18 comments for “More Details on the Proposed Lovango Resort

  1. John
    September 12, 2019 at 9:43 am

    I have no doubt that Mark and Gwenn Snider are good people who want to grow a business that respects the environment and the people of St. John. However, no matter how much care goes into this development, the reality is that once nature has been developed into homes, cottages, restaurants and all the other infrastructure needed to run a resort like this it is gone for good. No development can be as eco-friendly as leaving nature alone.
    I would rather the Snider’s take over the already existing (i.e. no new development) Caneel Bay resort, as they seem infinitely more responsible than the current owners, but of course that’s not likely to happen due to reasons too numerous to mention.

    • Parker
      September 13, 2019 at 9:01 am

      Ummm…did we bother to look at the photo? The property already has roads, docks, houses and other buildings….has for years. I’m all for preserving the truly pristine areas, but this isn’t one. These are the types of projects we should be encouraging. Let’s do a better job of choosing our enemies.

      Also, anyone suggesting they should just take over Caneel is too far away from reality down here to even have an opinion that matters.

      • Marketta
        September 13, 2019 at 11:08 am

        Parker, thank you. Finally somebody who understands the importance of the project to St. John and its residents.

      • Minnesota Mike
        September 13, 2019 at 3:30 pm

        I’m one of the few with you Parker. Good for the local economy, charities, employees and another reason to bring tourist $$$ to the islands with quite a bit of consideration for the environment. Get it built. I’ll bet some of the nay-Sayers here will even head over to see it!!

      • PA Girl
        September 14, 2019 at 9:50 am

        I remember houses being built in 2005 when we snorkeled there.

        My guess is the prior owner couldn’t sell the subdivided lots and offered it as a package. I am curious about the purchase price.

        Good marine services are definitely needed in USVI waters.

    • Mary
      September 13, 2019 at 9:51 am

      I completely agree with John.

  2. Carol
    September 12, 2019 at 11:03 am

    I agree with you completely.

  3. Carol
    September 12, 2019 at 11:04 am

    John, I agree with you completely.

  4. Debbie in Indiana
    September 12, 2019 at 12:25 pm

    You said it all, John.

  5. Liza
    September 12, 2019 at 3:44 pm

    Personally, I would rather have an eco-friendly resort than four 225,000 ton cruise ships docked in St. Thomas or anchored off of St. John. If done correctly, the resort can add a lot of appeal to both locals and visitors, just like Caneel Bay did back in the day.
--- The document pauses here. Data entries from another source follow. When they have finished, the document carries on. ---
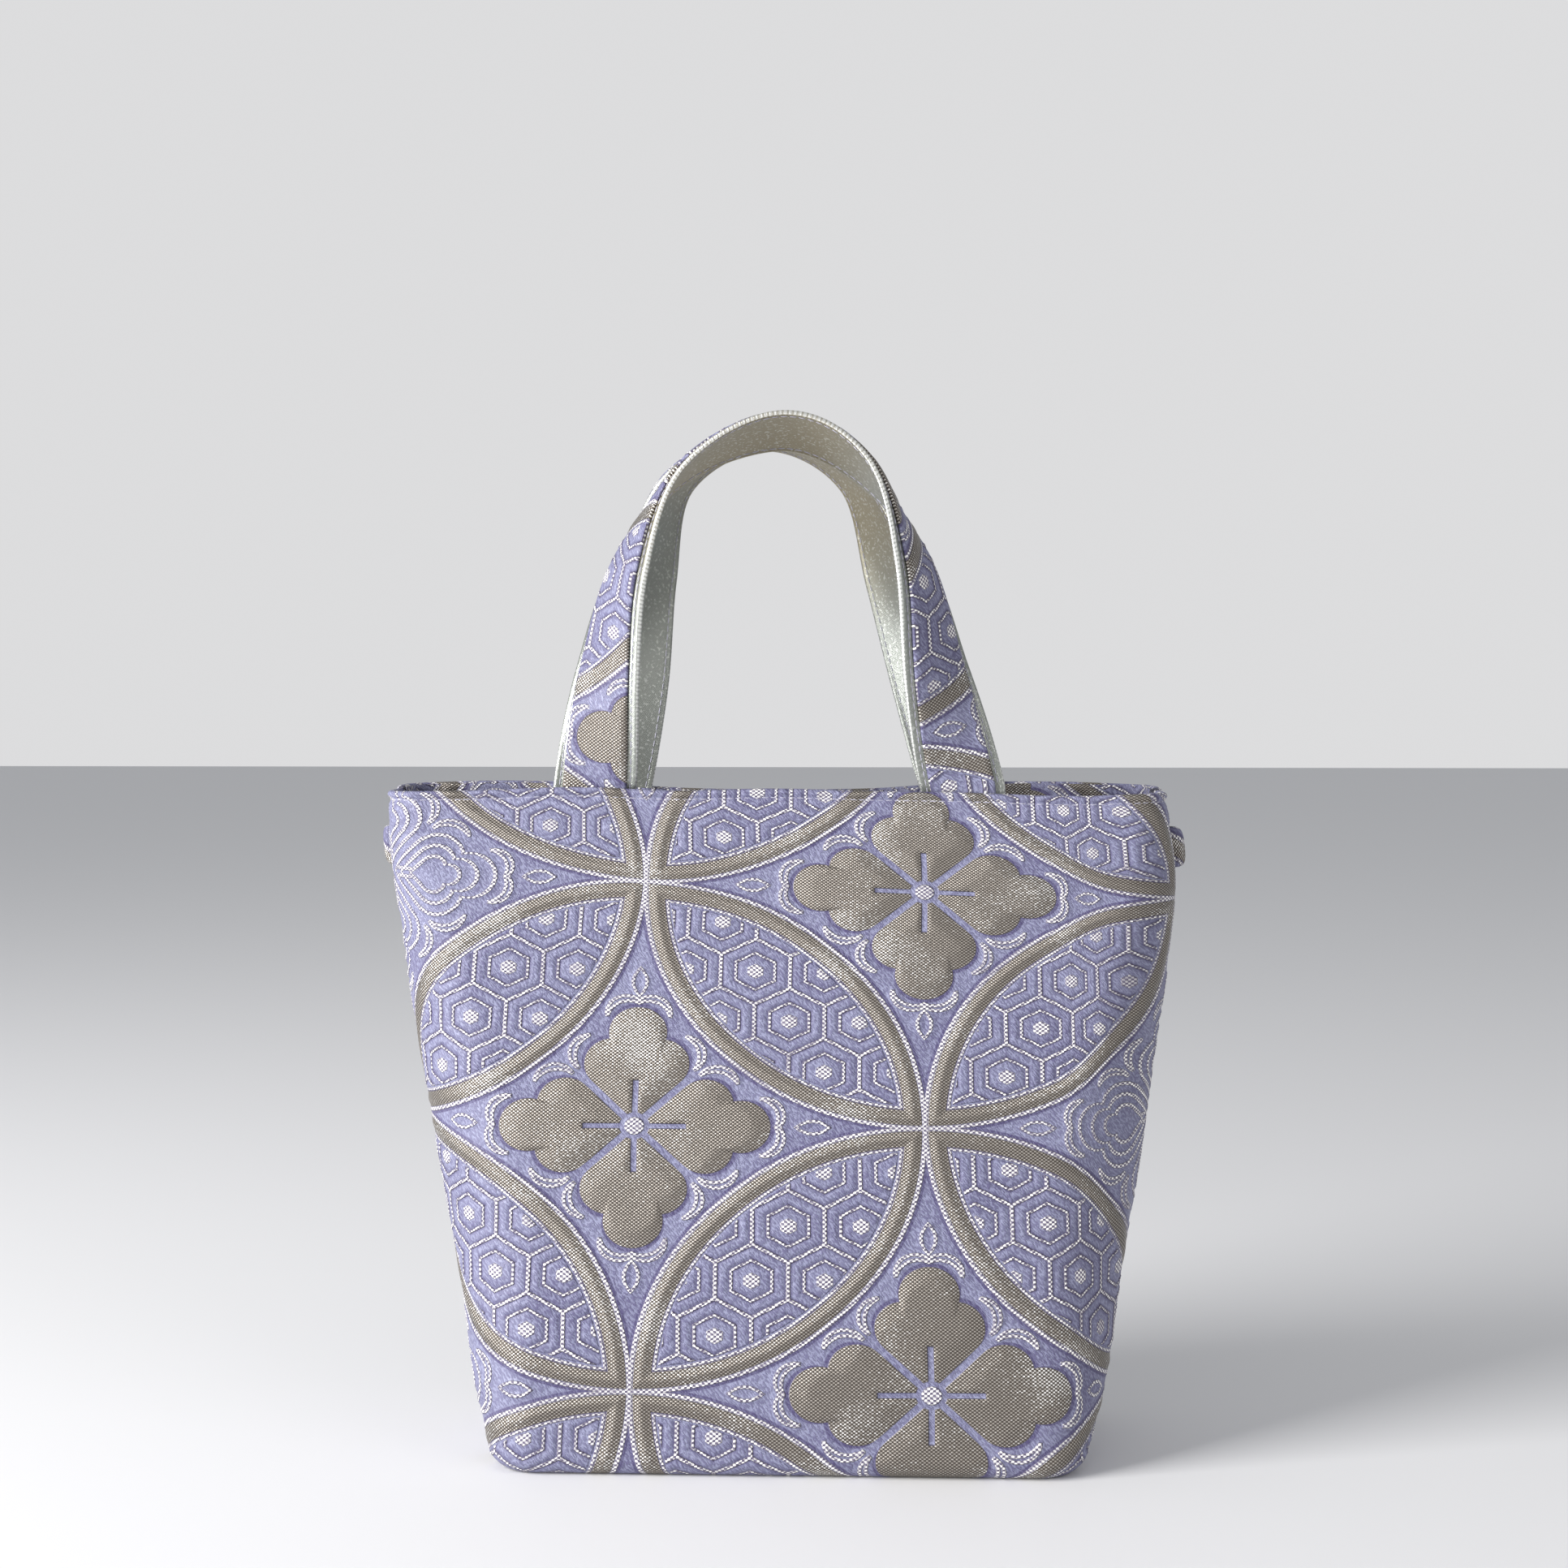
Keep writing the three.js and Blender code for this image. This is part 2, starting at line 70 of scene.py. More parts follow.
# The sizes at nine evenly spaced heights from the base to the rim, and the lean to the right there.
HALF_WIDTHS = [98, 105, 110.3, 115.3, 120.5, 125, 129, 131.5, 130]
HALF_DEPTHS = [46, 45, 42.5, 39.5, 36.5, 33.5, 31, 28.5, 26]
CORNER_RADII = [16, 22, 29, 33, 33, 30, 25, 18, 12]
FRONT_BULGES = [0, 1.5, 3, 4, 4, 3.5, 2.5, 1.2, 0.4]
BODY_LEAN = [2.4, 3.0, 2.8, 2.7, 1.9, 1.5, 0.9, 0.3, -2.2]


def station_curve(values, share):
    """A smooth curve through evenly spaced values: each stretch is a cubic whose slopes are
    half the difference of the values on both sides."""
    padded = np.array([values[0], *values, values[-1]], float)
    place = np.clip(share, 0, 1) * (len(values) - 1)
    left = np.minimum(np.floor(place).astype(int), len(values) - 2)
    t = place - left
    before, start, end, after = (padded[left + step] for step in range(4))
    slope_in = (end - before) / 2
    slope_out = (after - start) / 2
    cubic = 2 * start - 2 * end + slope_in + slope_out
    square = -3 * start + 3 * end - 2 * slope_in - slope_out
    return ((cubic * t + square) * t + slope_in) * t + start


def smooth(share):
    """Rises from 0 to 1 with level ends: 3t squared minus 2t cubed."""
    t = np.clip(share, 0, 1)
    return t * t * (3 - 2 * t)


def body_section(z):
    """Half width, half depth, corner radius and bulge of the wall at a height."""
    sizes = (HALF_WIDTHS, HALF_DEPTHS, CORNER_RADII, FRONT_BULGES)
    return [station_curve(values, z / RIM_HEIGHT) for values in sizes]


def seam_reach(z):
    """Arc length from the front centre to the side seam: two straights and a quarter circle."""
    width, depth, corner, _ = body_section(z)
    return width + depth - 2 * corner + corner * np.pi / 2


def body_point(s, z, stand):
    """Where the wall stands at arc length s from the front centre, moved outwards by stand.
    The section is a rounded rectangle whose long face bulges as a parabola."""
    width, depth, corner, bulge = body_section(z)
    reach = np.abs(s)
    flat = width - corner
    angle = np.clip((reach - flat) / corner, 0, np.pi / 2)
    past = np.maximum(reach - flat - corner * np.pi / 2, 0)
    x = np.minimum(reach, flat) + (corner + stand) * np.sin(angle)
    y = -depth + corner + past - (corner + stand) * np.cos(angle)
    inside = np.minimum(x / width, 1)
    y = y - bulge * (1 - inside ** 2) * np.clip(-y / depth, 0, 1)
    return np.where(s < 0, -x, x), y


def lean(z):
    """The empty bag stands a little askew: its base is moved sideways under the rim."""
    return station_curve(BODY_LEAN, z / RIM_HEIGHT)


# The woven figure
# Rings of metal thread overlap on a lavender ground, with a four-petalled flower in each field
# and tortoiseshell hexagons in each lens. One unit is a ring's radius, and q runs downwards.
RING_RADIUS = 95.5
COS_30 = 0.866
COS_45 = 0.7071
# Distances inside a ring's line: the edges of its band, the middle and the half width of the cord
# on each side of it, where the lens starts, and how wide the band's rounded edge is.
BAND = (0.008, 0.068)
OUTER_CORD = (0.001, 0.0055)
INNER_CORD = (0.078, 0.003)
LENS_START = 0.088
BAND_ROUNDING = 0.030
# The circles that round a petal: distance from the flower's centre, radius, and turn off the
# petal's line. Then the petal's slit, rounded edge and start, the flower's heart, and the rib.
PETAL_TIP = (0.369, 0.103)
PETAL_LOBE = (0.260, 0.0985, np.radians(19.5))
PETAL_SLIT = 0.011
PETAL_ROUNDING = 0.075
PETAL_START = 0.050
HEART = 0.032
RIB_HALF_WIDTH = 0.008
RIB_END = (0.175, 0.182)
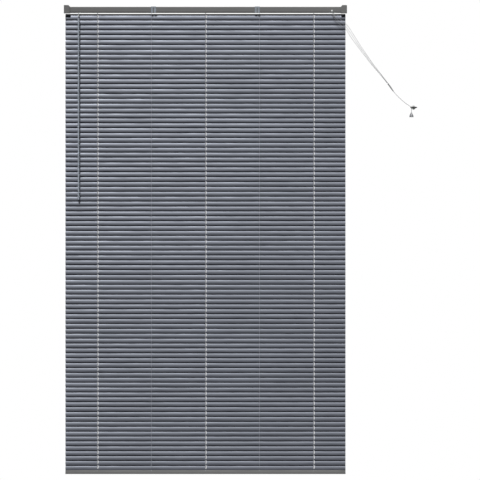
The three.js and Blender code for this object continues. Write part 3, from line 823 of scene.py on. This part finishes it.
def make_wand_hook():
    """A wire ring round the worm shaft's neck, not quite closed, with a stem down to the wand's cap."""
    ring_radius, wire_radius, opening = 3.4, 0.7, math.radians(16)
    back = np.array([0, math.cos(WORM_LEAN), -math.sin(WORM_LEAN)])
    centre = np.array([WAND_X, WAND_Y, WORM_Z])
    across = np.cross(WORM_AXIS, back)
    ring = []
    for i in range(41):
        turn = opening / 2 + i / 40 * (2 * math.pi - opening)
        ring.append(centre + ring_radius * (math.cos(turn) * back + math.sin(turn) * across))
    foot = centre + ring_radius * back
    corners = [foot, (WAND_X, foot[1] + 0.3, -50), (WAND_X, WAND_Y, -53.4), (WAND_X, WAND_Y, -55.7)]
    stem = evenly(rounded(corners, 1.1, 5), 0.4)
    Shell().add(*sweep(ring, wire_radius, 14)).add(*sweep(stem, wire_radius, 14)).build(
        "wand_hook_wire", STEEL, "wand_swivel", "bare_steel", ["wand_hook"], 60)


make_wand_rod()
make_wand_cap()
make_wand_hook()


# ---------------------------------------------------------------- bottom rail
def rail_outline():
    """The rail's section: a crowned top over a shallow tray, with every corner eased."""
    half, steps = 12.5, 12
    shares = [1 - 2 * i / steps for i in range(steps + 1)]
    crowned = [(half * share, 5 - 2.6 * share ** 2) for share in shares]
    tray = [(-half, 0.6), (-11, -4), (-9.4, -5), (9.4, -5), (11, -4), (half, 0.6)]
    outline = [*rounded(tray, 0.9, 4), *crowned[1:-1], (-half, 2.4), (-half, 0.6)]
    return rounded([tuple(point) for point in outline], 0.35, 2, closed=True)


def make_bottom_rail():
    end = 597.4
    verts, faces = bar(rail_outline(), [(-end, 0.25), -597, *range(-560, 600, 80), 597, (end, 0.25)])
    Shell().add(tilted(verts, RAIL_Z), faces).build(
        "bottom_rail_tube", RAIL_PAINT, "rail", "painted_steel", ["bottom_rail"], 35)
    for side in SIDES:
        finish_node(f"bottom_rail_cap_{side}", GREY_PLASTIC, 0.6, 3)


def make_cord_plugs():
    """The buttons under the rail that hold the lift cords' knots, each with a dished middle."""
    profile = [(0, -8.0), (1.2, -8.0), (1.5, -7.4), (4.4, -7.4), (4.8, -8.2), (5.4, -8.2), (6.2, -7.9),
               (7, -7), (7, -5.3), (0, -5.3)]
    for name, x, _, _ in LIFT_CORDS:
        verts, faces = lathe(profile, (x, 0, 0), sides=40)
        Shell().add(tilted(verts, RAIL_Z), faces).build(
            f"cord_plug_{name}_button", GREY_PLASTIC, "rail", "grey_plastic", [f"cord_plug_{name}"], 30)


make_bottom_rail()
make_cord_plugs()


# ---------------------------------------------------------------- cleat and the works in the headrail
def make_cleat():
    """A wall cleat: a pale round base, and a dark post with two horns."""
    x, z, horn_y, reach, thickness = 892, -438, -18.5, 15.2, 3.0
    plate = [(0, 0), (9, 0), (9, 1), (8.7, 1.8), (8, 2.4), (6.4, 2.8), (5.6, 3), (0, 3)]
    Shell().add(*lathe(plate, (x, 0, z), (0, -1, 0), 64)).build(
        "cord_cleat_base", NYLON, "root", "white_nylon", (), 40)
    post = [(0, 2.9), (5.2, 2.95), (4.6, 3.9), (4.1, 5.4), (4, 7), (4, 17), (3, 18), (0, 18.2)]
    shares = [i / 16 - 1 for i in range(33)]
    horns = [(x + reach * share, horn_y, z) for share in shares]
    radii = [thickness * math.sqrt(max(1 - abs(share) ** 5, 0.03)) for share in shares]
    shell = Shell().add(*lathe(post, (x, 0, z), (0, -1, 0), 48)).add(*sweep(horns, radii, 20))
    shell.build("cord_cleat_horns", DARK_PLASTIC, "root", "dark_plastic", ["cord_cleat"], 40)


def finish_works():
    for i in range(1, len(LADDER_X) + 1):
        finish_node(f"cradle_{i}", NYLON, 0.3)
        finish_node(f"ladder_drum_{i}", NYLON, 0.2)
    finish_node("tilt_rod", STEEL, 0.3)
    finish_node("tilter_housing", NYLON, 0.35)
    finish_node("worm_gear", NYLON, 0.12)
    finish_node("worm_shaft", NYLON, 0.12)
    finish_node("cord_lock_body", NYLON, 0.35)
    finish_node("cord_lock_roller", STEEL, 0.3)


make_cleat()
finish_works()


# ---------------------------------------------------------------- studio
def make_floor():
    """A pale floor below the blind, reaching a little past the wall plane, in metres."""
    x, front, back, z = 4, -3, 1.1, -2.3
    mesh = bpy.data.meshes.new("floor")
    mesh.from_pydata([(-x, front, z), (x, front, z), (x, back, z), (-x, back, z)], [], [(0, 1, 2, 3)])
    floor = bpy.data.objects.new("floor", mesh)
    bpy.context.scene.collection.objects.link(floor)
    pale = Shader("pale_floor", Roughness=0.8)
    pale.colour(pale.mix(pale.remap(pale.noise(3), 0, 1), (0.8, 0.8, 0.8), (0.84, 0.84, 0.84)))
    mesh.materials.append(pale.material)


def make_world():
    """White behind the blind, but faint as a light, so that the lamps shape the slats."""
    as_light, as_backdrop = 0.03, 1.0
    world = bpy.data.worlds.new("studio")
    bpy.context.scene.world = world
    world.use_nodes = True
    nodes, links = world.node_tree.nodes, world.node_tree.links
    background = nodes["Background"]
    path = nodes.new("ShaderNodeLightPath")
    seen = nodes.new("ShaderNodeMapRange")
    seen.inputs["To Min"].default_value = as_light
    seen.inputs["To Max"].default_value = as_backdrop
    links.new(path.outputs["Is Camera Ray"], seen.inputs["Value"])
    links.new(seen.outputs["Result"], background.inputs["Strength"])
    background.inputs["Color"].default_value = (1, 1, 1, 1)


def make_sun(elevation, azimuth, energy, spread):
    """A distant lamp, with its angles in degrees. Azimuth 0 shines straight into the wall."""
    data = bpy.data.lights.new("key", "SUN")
    data.energy, data.angle = energy, math.radians(spread)
    light = bpy.data.objects.new("key", data)
    light.rotation_euler = (math.radians(90 - elevation), 0, math.radians(azimuth))
    bpy.context.scene.collection.objects.link(light)


def make_softbox(name, place, target, size, power):
    """An area lamp at place that faces target, in metres."""
    data = bpy.data.lights.new(name, "AREA")
    data.shape, data.size, data.size_y, data.energy = "RECTANGLE", size[0], size[1], power
    light = bpy.data.objects.new(name, data)
    light.location = place
    light.rotation_euler = (Vector(target) - Vector(place)).to_track_quat("-Z", "Y").to_euler()
    bpy.context.scene.collection.objects.link(light)


def make_studio():
    make_floor()
    make_world()
    make_sun(elevation=49, azimuth=-12, energy=2.5, spread=8)
    make_softbox("low_right", (2.6, -4.2, 0.55), (0.2, 0, -1.0), (1.2, 0.5), 14)
    make_softbox("rear", (0.6, 2.6, 0.9), (0, 0, -0.8), (1.6, 1.0), 30)
    bpy.context.scene.view_settings.view_transform = "Standard"


make_studio()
Too much red tap for the Sniders to take over Caneel Bay.

    Further, if we all “really” cared about the environment on St. John, we would have stopped large scale structures with pools & AC and built modest cottages that would have minimized carbon footprint and the amount of people on the island.

    • PA Girl
      September 14, 2019 at 10:42 am

      Liza – I agree about the cruise ships. I follow the BVI news and local businesses are unhappy with the cruise ships because they bring too many people that don’t spend any money. The taxi drivers and the cruise lines keep the bulk of the excursion spending.

      On the other hand, VG had a thriving bar, restaurant and resort scene over in the North Sound with boaters and land based visitors. Irma has hurt that but hopefully it comes back.

      Concerning the “gentrification” of STJ – the residents likely enjoyed the jobs and cash flowing into the island back during the building boom years and the visitors enjoyed more rental choices. Now we all have to live with those choices.

  6. Nick
    September 12, 2019 at 10:54 pm

    How is the island looking two years after Irma? I loved looking through the before and after pictures that came out following the hurricane across the island and I can only imagine the progress being made in terms of fauna growth now! I’m so happy that the island is making a wonderful recovery and I will be keeping ya’ll in my prayers! We love Love City!

  7. Christine
    September 12, 2019 at 11:20 pm

    I agree as well.

  8. Jane
    September 13, 2019 at 7:34 am

    I agree completely!!!

  9. Rachel
    September 13, 2019 at 12:30 pm

    As a Travel Agent, what we don’t need is another Resort catering only to the Rich. USVI is hard enough to sell without outrageous rates. Would have done better with a more affordable option.
    Good Luck

  10. Stephanie
    September 13, 2019 at 7:05 pm

    I would love to understand why this family doesn’t take over or bid on the Caneel property lease?

    Can they please explain why they choose to locate on Lovongo?

    Makes no sense to some of us…..

    Thank you,
    Stephanie

    • News of St. John
      News of St. John
      September 14, 2019 at 10:32 am

      The Caneel lease does not expire until late 2023, so unfortunately that’s not an option.

  11. John
    September 16, 2019 at 9:52 am

    Hi Parker:
    I did look at the photo…and then I also read what was being planned. Yes, there are a handful of structures that currently exist on the island but the plans call for building 14 additional home sites and 25 cottages. These would be in addition to the existing structures. You can not tell me that the construction of this new resort would not result in the destruction of more of the island’s environment. Just because its not “pristine” now does not mean its ok to continue making it less pristine – 2 wrongs do not make a right.
    Also, its clear from my original comment about Caneel that I know its not going to ever happen due to various reasons. I mentioned Caneel merely as a point of reference to an existing resort.